Ill go over the rest of the statistics at the end of this article. But first, the parameters;
- P/E using 12 month EPS Actuals
(Ive written about why focusing only on stocks with P/Es of 20 or less wouldve kept you out of some of the best stocks over the years. And that a P/E of 20 or less isnt a magic number. In fact, Ive often found that some of the best stocks started with P/Es of twice that. So in this screen, I allowed stocks to have a P/E ratio of as high as 40.)
- Price to Book
(In that same article, I showed that a Price/Book value of 1 or less was also not a magic number. In fact, many of the best stocks started with P/Bs of 2 and 3 and 4. For this screen, we limited it to 2. But thats still twice as big as the magic number of 1.)
- Price >= 5
(Most money managers wont even look at a stock under $5, so we used this as a minimum price point.)
- Volume (20 day average) >= 50,000
(Anything under 50,000 shares traded daily is excluded -- it has to be tradable. The typical stocks that make it thru however, usually trade several hundred thousand shares daily. In fact, the average daily volume for the stocks qualifying this week is over 312,500 shares.)
- Zacks Rank
(The Zacks Rank is probably one of the best, if not the best rating systems out there. So only stocks with a Zacks Rank of a 1 or 2 (Strong Buy or Buy) are allowed.)

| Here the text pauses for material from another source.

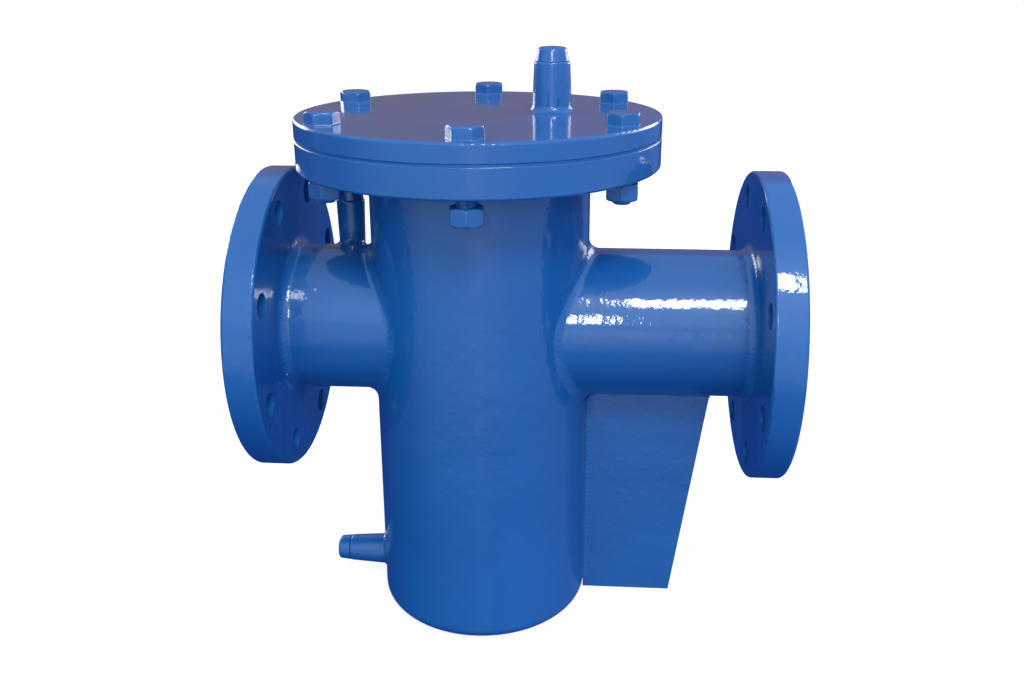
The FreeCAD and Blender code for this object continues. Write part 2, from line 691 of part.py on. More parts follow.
def branch_envelope(side):
    direction = X_AXIS * (-1 if side == "inlet" else 1)
    length = size(f"{side}_reach") - size("flange_thick")
    return Part.makeCylinder(size("pipe_od") / 2, length, Vector(0, 0, size("pipe_height")),
                             direction)


def make_branch_welds(side):
    saddle = weld_bead(body_envelope(), branch_envelope(side), size("saddle_weld"))
    add_shape(f"{side}_branch_weld", saddle)
    direction = X_AXIS * (-1 if side == "inlet" else 1)
    reach, thick = size(f"{side}_reach"), size("flange_thick")
    start = direction * (reach - thick) + Z_AXIS * size("pipe_height")
    disc = Part.makeCylinder(size("flange_od") / 2, thick, start, direction)
    pipe = Part.makeCylinder(size("pipe_od") / 2, reach / 2, start, direction * -1)
    add_shape(f"{side}_flange_weld", weld_bead(disc, pipe, size("flange_weld")))


def make_ring_weld():
    disc = Part.makeCylinder(size("cover_od") / 2, size("ring_thick"),
                             Vector(0, 0, size("ring_base")))
    pipe = Part.makeCylinder(size("body_od") / 2, size("ring_base"))
    add_shape("ring_weld", weld_bead(disc, pipe, size("ring_weld_size")))


def make_stub_welds():
    weld = size("stub_weld")
    cover_top = evaluate(full(COVER_BASE)) + size("cover_thick")
    cover = Part.makeCylinder(size("cover_od") / 2, size("cover_thick"),
                              Vector(0, 0, cover_top - size("cover_thick")))
    vent = Part.makeCone(size("vent_root") / 2, size("vent_od") / 2, size("vent_height"),
                         Vector(size("vent_across"), size("vent_back"), cover_top))
    add_shape("vent_weld", weld_bead(cover, vent, weld))
    inside = size("body_od") / 2 - size("body_wall")
    drain = Part.makeCone(size("drain_root") / 2, size("drain_od") / 2,
                          size("drain_reach") - inside,
                          Vector(-inside, 0, size("drain_height")), X_AXIS * -1)
    add_shape("drain_weld", weld_bead(body_envelope(), drain, weld))
    base = size("gauge_base")
    gauge = Part.makeCone(size("gauge_root") / 2, size("gauge_od") / 2, size("gauge_top") - base,
                          Vector(-size("gauge_across"), size("gauge_back"),
                                 size("pipe_height") + base))
    add_shape("gauge_weld", weld_bead(branch_envelope("inlet"), gauge, weld))


def make_support_welds():
    """Beads down both sides of the support plate, along the body and along the branch."""
    plate = doc.getObject("support_plate").Shape
    weld, thick = size("plate_weld"), size("plate_thick")
    top = size("pipe_height") - size("pipe_od") / 2

    def along_body(point):
        return abs(point.y - thick / 2) < 1e-3 and point.z < top - 1

    def along_branch(point):
        return abs(point.y - thick / 2) < 1e-3 and point.z > top - 1

    far = size("cover_od")
    above_round = Part.makeBox(far, far, far, Vector(0, 0, size("bottom_round")))
    upright = weld_bead(body_envelope(), plate, weld, along_body).common(above_round)
    level = weld_bead(branch_envelope("outlet"), plate, weld, along_branch)
    beads = upright.Solids + level.Solids
    beads += [bead.mirror(Vector(), Y_AXIS) for bead in beads]
    add_shape("support_welds", Part.makeCompound(beads))


def make_seal_welds():
    """Inner beads between the pipe ends and the bores of the ring and the flanges."""
    body = new_body("ring_seal_weld")
    face = "<ring_base> + <ring_thick> - 0.5"
    inner, outer = "<body_od> / 2 - <body_wall> + 1", "<ring_bore> / 2"
    revolve(body, [(inner, "<body_top>"), (outer, "<body_top>"), (outer, face)])
    for side in ("inlet", "outlet"):
        body = new_body(f"{side}_seal_weld", ("0", "0", "<pipe_height>"), OUTWARD_TURN[side])
        inner, outer = "<pipe_od> / 2 - <pipe_wall> + 1", "<flange_bore> / 2"
        end = f"<{side}_reach> - <pipe_setback>"
        revolve(body, [(inner, end), (outer, end), (outer, f"<{side}_reach> - 0.5")])


# ---- document --------------------------------------------------------------------------------


def build():
    fill_sheet()
    make_body_shell()
    make_bottom_plate()
    make_body_ring()
    for side in ("inlet", "outlet"):
        make_branch(side)
        make_flange(side)
        make_branch_welds(side)
    make_ring_weld()
    make_support_plate()
    make_support_welds()
    make_seal_welds()
    make_cover_plate()
    make_cover_gasket()
    make_cover_bolts()
    make_cover_nuts()
    make_vent_stub()
    make_drain_stub()
    make_gauge_stub()
    make_stub_welds()
    make_plugs()
    make_slanted_ring("seat_plate", "<seat_od>", "<seat_hole>", "-<seat_thick>", "<seat_thick>")
    make_slanted_ring("basket_rim", "<rim_od>", "<basket_od> - 2 * <basket_wall>", "<rim_gap>",
                      "<rim_thick>")
    make_basket_shell()
    make_mesh_liner()
    make_basket_floor()
    make_bail_lugs()
    make_basket_bail()
    doc.recompute()


def check_and_export():
    for item in doc.Objects:
        if any(word in item.State for word in ("Invalid", "Error")):
            raise ValueError(f"{item.Label}: {item.State}")
    os.makedirs("parts", exist_ok=True)
    for part in parts:
        shape = part.Shape
        if shape.isNull() or not shape.isValid() or not shape.Solids:
            raise ValueError(f"{part.Label} has no valid solid")
        shape.exportStep(f"parts/{part.Label}.step")
        box = shape.BoundBox
        print(f"{part.Label:20s} solids {len(shape.Solids):2d}  volume {shape.Volume:12.1f}"
              f"  x {box.XMin:7.1f} {box.XMax:7.1f}  y {box.YMin:7.1f} {box.YMax:7.1f}"
              f"  z {box.ZMin:7.1f} {box.ZMax:7.1f}")


build()
check_and_export()
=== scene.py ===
import json
import math

import bmesh
import bpy
from mathutils import Matrix, Vector, noise


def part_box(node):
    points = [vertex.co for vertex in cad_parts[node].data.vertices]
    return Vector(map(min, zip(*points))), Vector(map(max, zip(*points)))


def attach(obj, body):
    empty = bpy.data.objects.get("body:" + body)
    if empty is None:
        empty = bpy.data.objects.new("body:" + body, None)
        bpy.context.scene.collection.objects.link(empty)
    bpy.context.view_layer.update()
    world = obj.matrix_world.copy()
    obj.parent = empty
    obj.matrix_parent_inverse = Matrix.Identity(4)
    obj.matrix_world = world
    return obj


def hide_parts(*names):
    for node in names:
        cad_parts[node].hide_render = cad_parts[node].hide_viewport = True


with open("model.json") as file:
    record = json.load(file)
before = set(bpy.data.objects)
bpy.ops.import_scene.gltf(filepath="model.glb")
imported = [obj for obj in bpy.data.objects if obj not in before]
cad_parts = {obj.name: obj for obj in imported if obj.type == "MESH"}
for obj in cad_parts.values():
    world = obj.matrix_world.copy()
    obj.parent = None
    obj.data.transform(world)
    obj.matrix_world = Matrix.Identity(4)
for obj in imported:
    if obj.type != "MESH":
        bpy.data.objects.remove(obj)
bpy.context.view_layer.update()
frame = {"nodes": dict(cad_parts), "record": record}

MM = 0.001
TAU = math.tau
NODES = frame["nodes"]
RIGHT, UP = Vector((1, 0, 0)), Vector((0, 0, 1))


def low(node, axis):
    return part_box(node)[0][axis]


def high(node, axis):
    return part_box(node)[1][axis]


def half(node, axis):
    return (high(node, axis) - low(node, axis)) / 2


def middle(node, axis):
    return (high(node, axis) + low(node, axis)) / 2


BODY_RADIUS = half("body_shell", 0)
BRANCH_RADIUS = half("outlet_branch", 2)
BRANCH_HEIGHT = middle("outlet_flange", 2)
RING_BASE = low("body_ring", 2)
COVER_TOP = high("cover_plate", 2)
BRANCH_CENTRE = Vector((0, 0, BRANCH_HEIGHT))


# ---- node tools ------------------------------------------------------------------------------


class Graph:
    """A short way to build one material's nodes."""

    def __init__(self, tree):
        self.tree = tree
        self.tree.nodes.clear()
        self.place = self.add("ShaderNodeTexCoord").outputs["Object"]

    @classmethod
    def material(cls, name):
        material = bpy.data.materials.new(name)
        material.use_nodes = True
        graph = cls(material.node_tree)
        graph.result = material
        graph.shader = graph.add("ShaderNodeBsdfPrincipled")
        output = graph.add("ShaderNodeOutputMaterial")
        graph.join(graph.shader.outputs["BSDF"], output.inputs["Surface"])
        return graph

    def add(self, kind, **settings):
        node = self.tree.nodes.new(kind)
        for key, value in settings.items():
            setattr(node, key, value)
        return node

    def join(self, source, target):
        self.tree.links.new(source, target)

    def feed(self, socket, value):
        if isinstance(value, bpy.types.NodeSocket):
            self.join(value, socket)
        else:
            socket.default_value = value

    def math(self, operation, first, second=0.0):
        node = self.add("ShaderNodeMath", operation=operation)
        self.feed(node.inputs[0], first)
        self.feed(node.inputs[1], second)
        return node.outputs[0]

    def times(self, *factors):
        result = factors[0]
        for factor in factors[1:]:
            result = self.math("MULTIPLY", result, factor)
        return result

    def hypot(self, first, second):
        squares = self.math("ADD", self.times(first, first), self.times(second, second))
        return self.math("SQRT", squares)

    def split(self, vector=None):
        """X, Y and Z of a vector, or of the place in the object."""
        node = self.add("ShaderNodeSeparateXYZ")
        self.join(vector or self.place, node.inputs["Vector"])
        return node.outputs

    def noise(self, size, detail, roughness=0.55, stretch=(1, 1, 1)):
        """Noise whose blotches are about size metres across."""
        node = self.add("ShaderNodeTexNoise")
        node.inputs["Scale"].default_value = 0.5 / size
        node.inputs["Detail"].default_value = detail
        node.inputs["Roughness"].default_value = roughness
        mapping = self.add("ShaderNodeMapping")
        mapping.inputs["Scale"].default_value = stretch
        self.join(self.place, mapping.inputs["Vector"])
        self.join(mapping.outputs["Vector"], node.inputs["Vector"])
        return node.outputs["Fac"]

    def spots(self, size, radius):
        """Scattered round spots, one to a cell of this size: 1 inside a spot, soft at its edge."""
        feather = 0.04
        node = self.add("ShaderNodeTexVoronoi")
        node.inputs["Scale"].default_value = 1.0 / size
        self.join(self.place, node.inputs["Vector"])
        return self.ramp(node.outputs["Distance"], radius, radius + feather, 1.0, 0.0)

    def ramp(self, value, start, end, at_start=0.0, at_end=1.0, smooth=False):
        """Carries value from the span start to end over to the span at_start to at_end."""
        node = self.add("ShaderNodeMapRange")
        if smooth:
            node.interpolation_type = "SMOOTHSTEP"
        node.inputs["From Min"].default_value = start
        node.inputs["From Max"].default_value = end
        node.inputs["To Min"].default_value = at_start
        node.inputs["To Max"].default_value = at_end
        self.join(value, node.inputs["Value"])
        return node.outputs["Result"]

    def mix(self, factor, first, second, blend="MIX"):
        node = self.add("ShaderNodeMix", data_type="RGBA", blend_type=blend)
        self.feed(node.inputs["Factor"], factor)
        self.feed(node.inputs["A"], first)
        self.feed(node.inputs["B"], second)
        return node.outputs["Result"]

    def bump(self, height, strength, distance, normal=None):
        node = self.add("ShaderNodeBump")
        node.inputs["Strength"].default_value = strength
        node.inputs["Distance"].default_value = distance
        self.join(height, node.inputs["Height"])
        if normal is not None:
            self.join(normal, node.inputs["Normal"])
        return node.outputs["Normal"]

    def set(self, **values):
        """Sets or joins inputs of the material's shader by their names."""
        for name, value in values.items():
            self.feed(self.shader.inputs[name.replace("_", " ")], value)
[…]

- % Change Actual EPS Growth Q(0)/Q(-1) >= 0
(Im looking for the last Quarter over Quarter EPS Growth to be at the very least flat to positive. (Q(0) being last Quarter and Q(-1) being the Quarter prior to the last Quarter.) In other words, if the last Quarter was worse than the previous Quarter, its excluded.)
- % Change in Q(1) Estimates over 4 weeks >= 0
(And I want the Earnings Estimates for the Current Quarter to be increasing. (Q(1) being the Current Quarter.) The whole idea being; companies that receive upward Earnings Estimate Revisions, have a tendency of receiving even more upward Estimate Revisions. And this paints a solid picture moving forward.)
- % Change in Price over 4 weeks >= 0
(The stocks have to have either increased in price over the last 4 weeks or at the very least, stayed steady. Any stock with a net breakdown in price over the last month is ignored.)
- Return on Equity -- Top # 5
(What this means is Im narrowing down all of the stocks that qualified the above parameters, to only the five with the best (highest) Return on Equity (ROE). And the ROE is one of the quickest ways to see whether a company is creating assets with Investors Cash or gobbling it up.)
The Results:
I ran a series of tests over the last 4 3/4 year time span (2001 thru 9/16/2005), as well as a series of tests for each of the last 4 3/4 yrs. individually. I rebalanced the portfolio every four weeks and started each run on different start dates so each test would be rebalanced over a different set of four-week periods. (This exercise was done to eliminate coincidence and verify robustness.)
Over the last 4 3/4 years, this strategy has shown an average annualized gross return of 56.7% a year, with an average win ratio (winning periods divided by the total number of periods) of 71%. And again, it always only produces five stocks for your portfolio each month.
To break it down further; in 2001, the average annualized gross returns were 48.1%.
In 2002, the average annualized gross returns were 34.2%.
In 2003, the average annualized gross returns came in at 101.7%!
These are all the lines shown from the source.